### Instructions for the task
Report only the number of lines in the records that contain the word "scene".

(Records with modeling code)
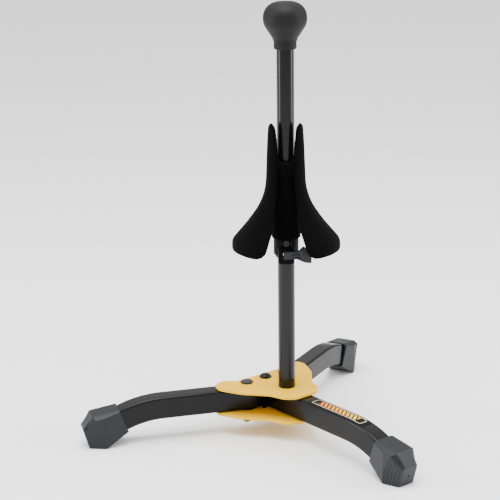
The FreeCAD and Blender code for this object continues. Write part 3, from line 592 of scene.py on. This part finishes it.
def leg(name):
    """Bent tube, slanted at its inner end and open at both."""
    stations = leg_stations(LEG_STARTS[name], LEG_STRAIGHTS[name])
    skin = box_outline(TUBE_WIDTH, TUBE_DEPTH, TUBE_CORNER)
    lining = box_outline(TUBE_WIDTH - 2 * TUBE_WALL, TUBE_DEPTH - 2 * TUBE_WALL,
                         TUBE_CORNER - TUBE_WALL)
    bore_end = (stations[0][0] - BORE_START, 0.0, 0.0)
    tube = sweep(name + "_tube", skin, stations, LEG_SLANTS[name])
    carve(tube, [sweep(name + "_inner", lining, [bore_end] + stations)])
    chamfer(tube, TUBE_EDGE, angle=50.0)
    set_down(tube, LEG_SPOTS[name], LEG_BODIES[name], "leg_paint", [name], sharp=35.0)


# ---------------------------------------------------------------- boots

# side view: x from where the leg's bend starts, z from the floor, y half the width there
MOUTH = Vector((35.0, 10.5, 13.6))
HEEL = Vector((57.5, 14.5, 0.0))
TOE = Vector((72.7, 8.8, 0.0))
NOSE = Vector((78.3, 8.8, 19.9))
CREST = Vector((68.9, 9.2, 32.4))
BRIM = Vector((43.4, 9.2, 36.5))
KNEE_HEIGHT = 13.0
KNEES = (58.4, 76.4)
SHOULDER_SLOPE = 0.52

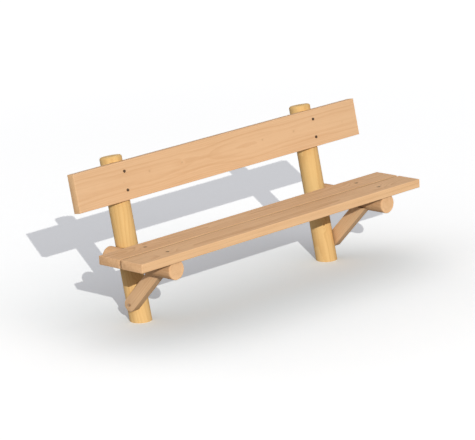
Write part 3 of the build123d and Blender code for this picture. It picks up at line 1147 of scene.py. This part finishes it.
def add_world():
    """A soft sky, a little lighter towards -X, which the camera and reflections see as white."""
    world = bpy.data.worlds.new("studio")
    bpy.context.scene.world = world
    world.use_nodes = True
    n = Nodes(world.node_tree)
    heading = n.split(n.add("TexCoord").outputs["Generated"])
    sky = n.add("Background")
    n.put((0.965, 0.975, 1.02), sky.inputs["Color"])
    n.put(n.scaled(heading[0], factor=-0.118, offset=0.387), sky.inputs["Strength"])
    white = n.add("Background")
    n.put((1.0, 1.0, 1.0), white.inputs["Color"])
    n.put(1.0, white.inputs["Strength"])
    n.finish(n.choose(n.seen(), sky, white), "OutputWorld")


def add_lamp():
    """A lamp far off to the front and left, small enough for the photo's crisp shadows."""
    lamp = bpy.data.lights.new("key", "POINT")
    lamp.energy = 104400
    lamp.shadow_soft_size = 0.147
    lamp.color = (1.0, 0.988, 0.93)
    key = bpy.data.objects.new("key", lamp)
    key.location = (-31.0, -45.1, 22.0)
    bpy.context.scene.collection.objects.link(key)


def add_camera():
    """The photo's camera, as fitted to its edges."""
    sensor = 36
    photo_width = 475
    focal_pixels = 2763.21
    eye = (-9.51102, -9.69351, 3.85075)
    yaw, pitch, roll = (math.radians(a) for a in (44.2742, 14.3355, -3.3201))
    flat_ahead = Vector((math.sin(yaw), math.cos(yaw), 0))
    ahead = flat_ahead * math.cos(pitch) - Z * math.sin(pitch)
    level = Vector((math.cos(yaw), -math.sin(yaw), 0))
    above = level.cross(ahead)
    right = level * math.cos(roll) + above * math.sin(roll)
    top = above * math.cos(roll) - level * math.sin(roll)
    data = bpy.data.cameras.new("camera")
    data.sensor_width = sensor
    data.lens = sensor * focal_pixels / photo_width
    data.clip_end = 300
    camera = bpy.data.objects.new("camera", data)
    bpy.context.scene.collection.objects.link(camera)
    turn = Matrix((right, top, -ahead)).transposed().to_4x4()
    camera.matrix_world = Matrix.Translation(eye) @ turn
    bpy.context.scene.camera = camera


add_floor()
add_world()
add_lamp()
add_camera()
bpy.context.scene.view_settings.view_transform = "Standard"
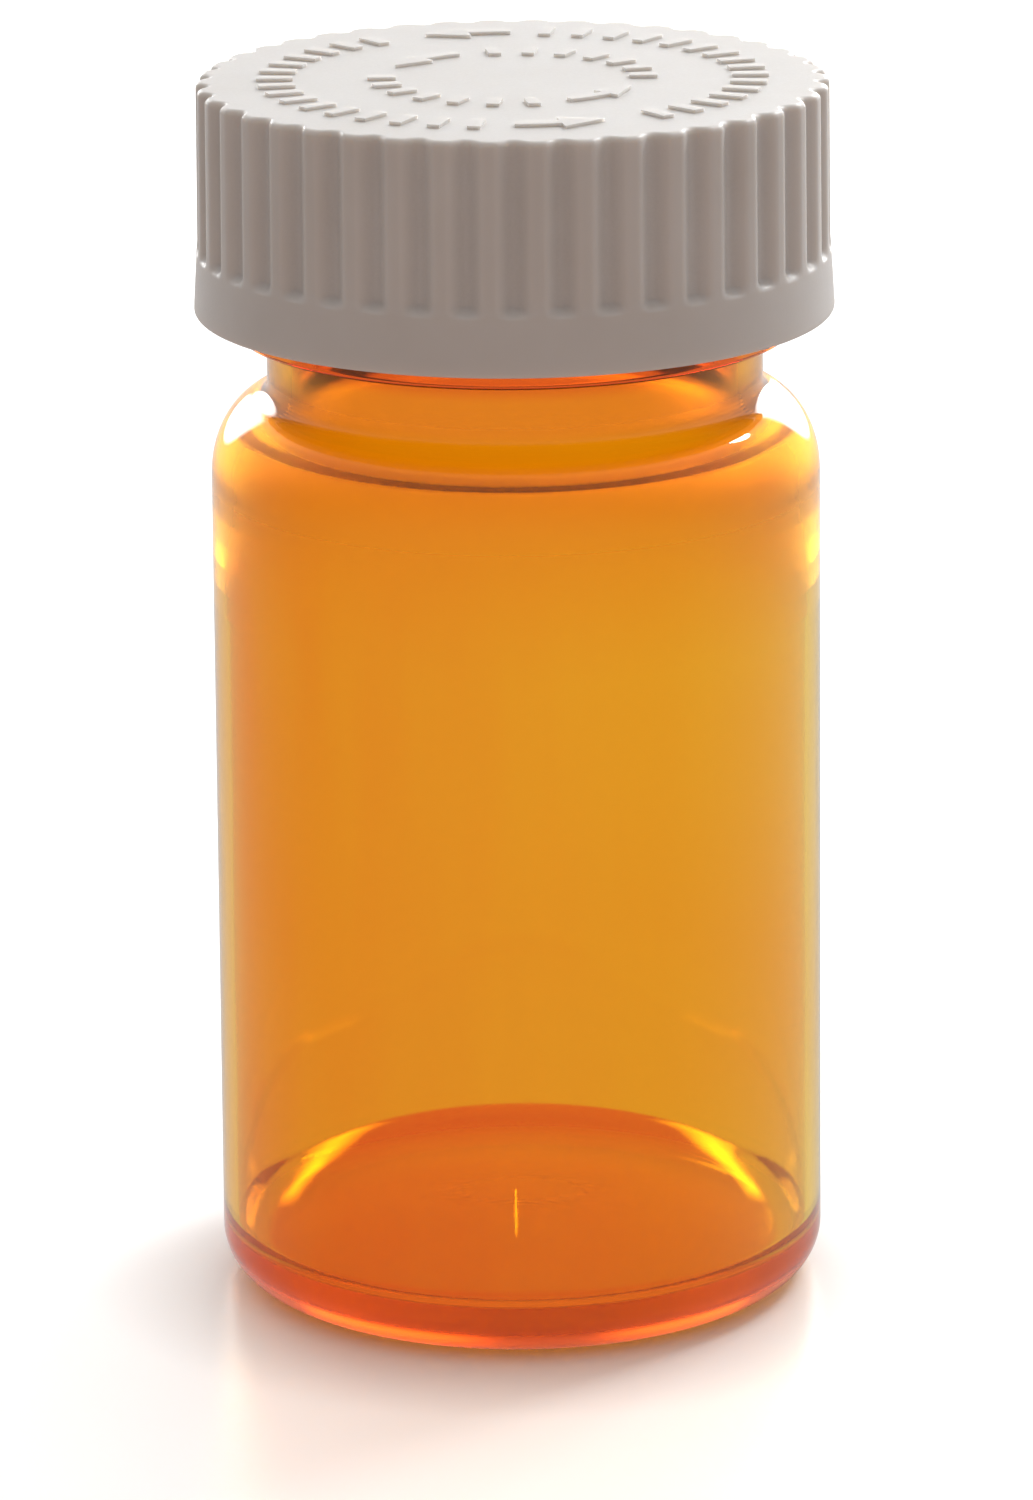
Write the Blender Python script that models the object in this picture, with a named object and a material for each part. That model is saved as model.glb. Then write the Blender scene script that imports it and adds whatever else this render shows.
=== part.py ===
"""Prescription vial with a two-piece, push-down-and-turn closure.

An amber plastic vial with a threaded neck carries a closure made of four pieces: a
foam liner, a threaded inner shell, a ring of spring fingers and a ribbed outer shell.
The outer shell turns idly over the inner one until it is pressed down against the
fingers, so that the lugs of both shells engage and the thread can be turned.

Metres, +Z up. The origin is the centre of the base, on the plane the vial stands on,
and the axis of every moving piece is the Z axis.
"""
import math

import bmesh
import bpy

# ---- Driving dimensions ---------------------------------------------------------
MM = 0.001
GAP = 0.3 * MM                      # clearance kept between pieces that touch

BODY_R = 22.1 * MM                  # vial body at its base, outside
DRAFT = 0.2 * MM                    # narrowing of the body up to the shoulder
WALL = 1.1 * MM                     # vial body wall
NECK_WALL = 1.8 * MM                # wall of the neck and shoulder
THICKEN_Z = (53.0 * MM, 60.0 * MM)  # the wall grows to the neck's between these heights
BASE_CORNER = 3.5 * MM              # outside radius between base and wall
BASE_RING_R = 17.0 * MM             # inner edge of the flat standing ring
PUSH_UP = 0.8 * MM                  # rise of the hollow underside at its centre
FLOOR_Z = 3.4 * MM                  # inside floor next to the wall
FLOOR_RISE = 0.3 * MM               # the inside floor at its centre, above its edge
FLOOR_CORNER = 1.2 * MM             # inside radius between floor and wall
SHOULDER_Z = 60.4 * MM              # top of the straight wall
NECK_Z = 66.2 * MM                  # where the shoulder meets the neck
NECK_R = 17.8 * MM                  # neck, outside
BORE_R = NECK_R - NECK_WALL         # neck, inside
BEAD_Z = 70.9 * MM                  # underside of the bead below the thread
BEAD_H = 1.4 * MM
BEAD_R = 20.05 * MM
RIM_Z = 82.6 * MM                   # top of the vial

LEAD = 25.4 / 6.0 * MM              # thread lead: six threads to the inch
THREAD_ROOT_W = 2.2 * MM            # axial width at the foot of the thread
THREAD_CREST_W = 1.0 * MM           # axial width at its crest
VIAL_CREST_R = 18.9 * MM            # crest of the vial's thread
VIAL_THREAD_Z = 76.0 * MM           # middle of the thread where it starts
VIAL_TURNS = 1.15
CAP_CREST_R = 18.1 * MM             # crest of the inner shell's thread
CAP_THREAD_DROP = 0.5 * LEAD - 0.35 * MM   # cap thread below the vial's, nearly seated
CAP_THREAD_Z = 75.5 * MM            # lowest middle of the cap's thread
CAP_TURNS = 1.25

LINER_R = 18.7 * MM
LINER_T = 0.9 * MM

INNER_Z = 74.3 * MM                 # bottom edge of the inner shell
INNER_BORE_R = 19.15 * MM
INNER_R = 20.3 * MM                 # inner shell, outside
INNER_FLANGE_R = 20.6 * MM          # bead round its bottom edge
INNER_FLANGE_H = 1.0 * MM
INNER_TOP_T = 1.1 * MM

SKIRT_Z = 72.44 * MM                # bottom edge of the outer shell
TOP_Z = 88.9 * MM                   # flat top of the outer shell
OUTER_TOP_T = 1.1 * MM
SKIRT_R = 22.91 * MM                # plain band at its bottom edge
BAND_R = 22.68 * MM                 # the same band where the ribs begin
BAND_H = 4.1 * MM
RIB_R = 22.6 * MM                   # crest of a rib at its foot
RIB_TOP_R = 22.5 * MM               # crest of a rib at the top
RIB_COUNT = 42
RIB_DEPTH = 0.7 * MM
OUTER_BORE_R = 20.9 * MM
RETAIN_R = 20.4 * MM                # inward bead that holds the inner shell
EDGE = 0.4 * MM                     # rounding of the top edge

PUSH_TRAVEL = 1.2 * MM              # how far the outer shell can be pressed down
LUG_COUNT = 12
LUG_R = (13.2 * MM, 17.6 * MM)      # inner and outer end of a drive lug
LUG_W = 2.4 * MM
LUG_LEAN = 0.9 * MM                 # slope of the side that clicks over when loosened
INNER_LUG_H = 1.1 * MM

FINGER_COUNT = 6
SPRING_R = (8.6 * MM, 12.0 * MM)
SPRING_T = 0.5 * MM
FINGER_SWEEP = math.radians(44.0)

PINCH_MARK = (0.4 * MM, 12.0 * MM, 0.15 * MM)   # mould mark across the underside

MARK_H = 0.25 * MM                  # height of the raised marks on the cap
DASH_W = 0.9 * MM
ARROW_LENGTH = 6.4 * MM             # along its ring
ARROW_HEAD = 0.5                    # share of that length taken by the head
# Rings of marks: radius, radial length, number of places, places of the arrow tails
MARK_RINGS = ((16.9 * MM, 2.6 * MM, 40, (10, 30)),
              (9.3 * MM, 2.0 * MM, 22, (7, 18)))

SEGMENTS = 60                       # facets round the turned pieces
THREAD_STEP = 2.0 * math.pi / SEGMENTS
THREAD_START = 0.5 * THREAD_STEP    # angle where the vial's thread starts, mid facet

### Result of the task
8